From the listing below, return each line that includes "context".

*Provided material*
+-------+
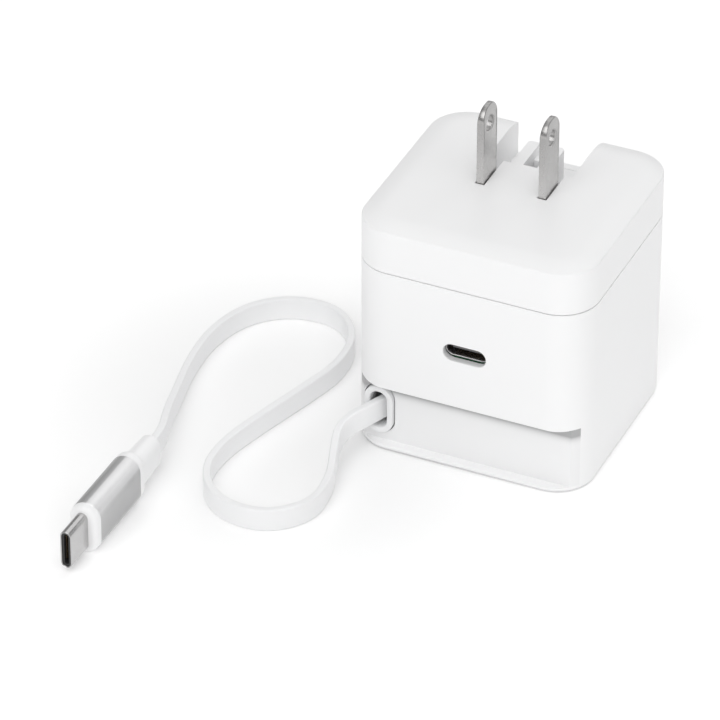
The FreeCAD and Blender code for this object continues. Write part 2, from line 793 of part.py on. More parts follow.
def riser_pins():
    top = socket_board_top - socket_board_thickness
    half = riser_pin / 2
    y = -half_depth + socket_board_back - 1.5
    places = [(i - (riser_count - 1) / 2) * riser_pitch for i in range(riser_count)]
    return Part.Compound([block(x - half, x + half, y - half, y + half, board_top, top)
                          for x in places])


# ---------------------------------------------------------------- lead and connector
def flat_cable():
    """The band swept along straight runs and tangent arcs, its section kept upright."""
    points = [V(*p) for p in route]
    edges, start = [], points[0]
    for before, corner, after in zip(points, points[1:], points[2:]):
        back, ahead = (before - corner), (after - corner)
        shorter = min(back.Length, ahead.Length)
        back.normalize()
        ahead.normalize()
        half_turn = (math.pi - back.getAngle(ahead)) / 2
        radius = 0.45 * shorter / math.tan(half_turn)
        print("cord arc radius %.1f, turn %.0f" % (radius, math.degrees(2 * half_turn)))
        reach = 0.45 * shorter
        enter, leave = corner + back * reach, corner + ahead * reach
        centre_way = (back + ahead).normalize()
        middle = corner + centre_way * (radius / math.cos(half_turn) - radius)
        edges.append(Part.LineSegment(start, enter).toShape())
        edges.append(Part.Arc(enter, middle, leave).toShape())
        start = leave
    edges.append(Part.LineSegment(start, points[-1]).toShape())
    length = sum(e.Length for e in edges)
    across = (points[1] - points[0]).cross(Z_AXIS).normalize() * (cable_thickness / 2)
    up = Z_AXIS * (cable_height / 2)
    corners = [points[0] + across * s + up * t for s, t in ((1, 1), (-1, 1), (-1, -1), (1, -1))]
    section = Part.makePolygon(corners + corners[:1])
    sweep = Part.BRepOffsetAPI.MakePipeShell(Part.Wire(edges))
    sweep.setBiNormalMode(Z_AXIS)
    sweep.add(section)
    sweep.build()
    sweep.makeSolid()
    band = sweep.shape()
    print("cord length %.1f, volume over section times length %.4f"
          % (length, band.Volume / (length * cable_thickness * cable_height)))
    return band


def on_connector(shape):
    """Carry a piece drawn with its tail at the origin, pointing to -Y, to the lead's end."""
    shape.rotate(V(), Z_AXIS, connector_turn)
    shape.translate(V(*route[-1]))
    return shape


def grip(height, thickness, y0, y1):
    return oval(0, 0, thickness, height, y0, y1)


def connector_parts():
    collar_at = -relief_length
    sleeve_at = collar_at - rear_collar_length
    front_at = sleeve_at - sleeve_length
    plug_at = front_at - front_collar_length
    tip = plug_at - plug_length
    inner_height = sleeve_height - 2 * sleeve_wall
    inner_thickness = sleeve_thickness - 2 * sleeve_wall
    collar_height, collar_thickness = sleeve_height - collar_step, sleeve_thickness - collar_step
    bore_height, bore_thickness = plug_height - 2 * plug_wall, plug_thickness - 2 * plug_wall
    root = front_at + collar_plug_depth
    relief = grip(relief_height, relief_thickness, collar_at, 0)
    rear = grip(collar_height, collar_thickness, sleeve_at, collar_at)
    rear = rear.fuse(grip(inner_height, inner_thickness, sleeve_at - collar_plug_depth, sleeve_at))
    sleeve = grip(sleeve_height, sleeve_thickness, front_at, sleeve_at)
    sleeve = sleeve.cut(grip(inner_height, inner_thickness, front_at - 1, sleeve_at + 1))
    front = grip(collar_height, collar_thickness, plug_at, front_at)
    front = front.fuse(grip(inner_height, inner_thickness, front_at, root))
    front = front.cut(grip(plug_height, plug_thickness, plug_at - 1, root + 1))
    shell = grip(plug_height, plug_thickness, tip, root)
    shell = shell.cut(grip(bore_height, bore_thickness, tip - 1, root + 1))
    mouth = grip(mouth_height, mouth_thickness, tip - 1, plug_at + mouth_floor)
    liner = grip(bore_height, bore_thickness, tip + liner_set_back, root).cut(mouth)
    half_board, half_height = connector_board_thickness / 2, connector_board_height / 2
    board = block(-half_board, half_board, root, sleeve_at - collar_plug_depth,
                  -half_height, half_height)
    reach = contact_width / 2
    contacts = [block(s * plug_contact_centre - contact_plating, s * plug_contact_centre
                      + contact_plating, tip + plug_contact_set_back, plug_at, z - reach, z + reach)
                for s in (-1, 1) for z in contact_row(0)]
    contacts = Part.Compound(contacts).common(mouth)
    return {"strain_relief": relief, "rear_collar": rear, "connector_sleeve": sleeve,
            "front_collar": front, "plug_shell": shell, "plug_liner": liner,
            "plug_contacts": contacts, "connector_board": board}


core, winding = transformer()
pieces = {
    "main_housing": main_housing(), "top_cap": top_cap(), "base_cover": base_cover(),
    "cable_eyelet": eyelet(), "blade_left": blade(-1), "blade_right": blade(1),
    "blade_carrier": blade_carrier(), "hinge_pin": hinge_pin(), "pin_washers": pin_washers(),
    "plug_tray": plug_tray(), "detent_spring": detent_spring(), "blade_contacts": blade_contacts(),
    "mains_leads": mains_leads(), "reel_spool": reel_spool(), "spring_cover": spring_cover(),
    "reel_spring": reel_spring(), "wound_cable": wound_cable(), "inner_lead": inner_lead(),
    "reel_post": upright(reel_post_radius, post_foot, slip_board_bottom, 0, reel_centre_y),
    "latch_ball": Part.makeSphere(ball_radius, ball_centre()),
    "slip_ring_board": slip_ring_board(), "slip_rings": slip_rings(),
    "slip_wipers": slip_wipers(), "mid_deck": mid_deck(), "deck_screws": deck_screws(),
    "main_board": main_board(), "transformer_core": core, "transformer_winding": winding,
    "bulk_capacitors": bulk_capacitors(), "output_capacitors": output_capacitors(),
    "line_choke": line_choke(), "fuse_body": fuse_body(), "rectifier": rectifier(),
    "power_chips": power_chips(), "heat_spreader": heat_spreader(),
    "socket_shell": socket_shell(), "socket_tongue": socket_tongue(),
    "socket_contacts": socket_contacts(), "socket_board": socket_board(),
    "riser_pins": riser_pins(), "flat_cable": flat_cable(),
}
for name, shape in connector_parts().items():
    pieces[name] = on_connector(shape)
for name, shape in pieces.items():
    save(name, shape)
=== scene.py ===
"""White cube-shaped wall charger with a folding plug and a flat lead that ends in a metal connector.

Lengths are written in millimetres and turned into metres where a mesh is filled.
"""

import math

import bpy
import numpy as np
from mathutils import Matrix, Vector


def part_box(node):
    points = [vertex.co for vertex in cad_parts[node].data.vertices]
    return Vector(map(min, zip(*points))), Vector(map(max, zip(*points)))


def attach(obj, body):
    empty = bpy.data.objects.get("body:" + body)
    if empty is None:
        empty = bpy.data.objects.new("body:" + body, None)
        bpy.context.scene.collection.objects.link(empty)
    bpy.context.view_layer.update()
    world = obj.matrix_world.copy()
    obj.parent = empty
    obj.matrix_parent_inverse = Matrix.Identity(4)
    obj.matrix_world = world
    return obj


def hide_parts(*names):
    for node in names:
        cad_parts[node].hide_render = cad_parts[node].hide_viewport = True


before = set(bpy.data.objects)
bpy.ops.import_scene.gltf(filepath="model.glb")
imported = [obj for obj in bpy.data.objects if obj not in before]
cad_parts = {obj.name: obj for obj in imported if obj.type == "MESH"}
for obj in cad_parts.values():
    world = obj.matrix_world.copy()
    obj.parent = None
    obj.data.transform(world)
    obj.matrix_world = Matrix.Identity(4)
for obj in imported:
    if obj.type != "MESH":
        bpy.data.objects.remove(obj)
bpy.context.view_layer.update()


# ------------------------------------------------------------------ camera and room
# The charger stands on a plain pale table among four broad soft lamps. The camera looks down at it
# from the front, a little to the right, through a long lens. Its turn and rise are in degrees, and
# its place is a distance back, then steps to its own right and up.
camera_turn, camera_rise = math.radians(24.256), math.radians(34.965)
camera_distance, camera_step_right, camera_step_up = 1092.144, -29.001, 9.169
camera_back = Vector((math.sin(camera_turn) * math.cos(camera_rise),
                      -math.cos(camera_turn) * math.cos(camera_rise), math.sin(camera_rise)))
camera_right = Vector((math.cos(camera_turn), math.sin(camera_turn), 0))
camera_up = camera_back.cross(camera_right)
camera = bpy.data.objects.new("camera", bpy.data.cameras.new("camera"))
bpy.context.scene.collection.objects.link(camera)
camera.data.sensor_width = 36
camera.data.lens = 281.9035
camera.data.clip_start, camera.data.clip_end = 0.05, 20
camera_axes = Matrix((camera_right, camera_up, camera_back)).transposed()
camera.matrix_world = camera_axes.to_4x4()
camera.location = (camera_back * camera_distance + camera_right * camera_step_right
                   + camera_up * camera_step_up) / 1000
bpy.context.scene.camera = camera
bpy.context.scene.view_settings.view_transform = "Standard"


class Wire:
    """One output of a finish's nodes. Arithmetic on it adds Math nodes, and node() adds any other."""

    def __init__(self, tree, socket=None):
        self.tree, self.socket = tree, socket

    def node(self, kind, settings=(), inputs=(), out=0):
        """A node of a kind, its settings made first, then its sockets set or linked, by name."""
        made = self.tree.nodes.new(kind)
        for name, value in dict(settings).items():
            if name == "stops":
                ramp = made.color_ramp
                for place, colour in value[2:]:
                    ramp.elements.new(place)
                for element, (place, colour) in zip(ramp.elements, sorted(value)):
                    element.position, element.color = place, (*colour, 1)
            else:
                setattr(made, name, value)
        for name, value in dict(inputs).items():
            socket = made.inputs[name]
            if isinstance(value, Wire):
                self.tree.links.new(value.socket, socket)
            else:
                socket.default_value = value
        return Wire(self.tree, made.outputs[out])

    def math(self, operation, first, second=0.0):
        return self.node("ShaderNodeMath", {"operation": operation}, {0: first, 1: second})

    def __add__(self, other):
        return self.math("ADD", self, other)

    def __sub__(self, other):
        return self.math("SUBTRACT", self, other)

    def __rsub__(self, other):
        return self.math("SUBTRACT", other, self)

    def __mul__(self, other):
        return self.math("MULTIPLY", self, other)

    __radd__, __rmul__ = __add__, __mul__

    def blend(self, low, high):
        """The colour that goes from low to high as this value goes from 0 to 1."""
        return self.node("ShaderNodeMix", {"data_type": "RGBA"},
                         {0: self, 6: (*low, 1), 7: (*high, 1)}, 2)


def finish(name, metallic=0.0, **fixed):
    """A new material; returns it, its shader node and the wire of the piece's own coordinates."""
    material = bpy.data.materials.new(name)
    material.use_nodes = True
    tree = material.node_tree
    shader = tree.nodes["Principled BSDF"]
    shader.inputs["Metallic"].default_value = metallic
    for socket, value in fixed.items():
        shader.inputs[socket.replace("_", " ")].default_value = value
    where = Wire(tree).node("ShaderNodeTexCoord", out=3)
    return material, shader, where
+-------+
*Output below*
        bpy.context.scene.collection.objects.link(empty)
    bpy.context.view_layer.update()
bpy.context.view_layer.update()
bpy.context.scene.collection.objects.link(camera)
bpy.context.scene.camera = camera
bpy.context.scene.view_settings.view_transform = "Standard"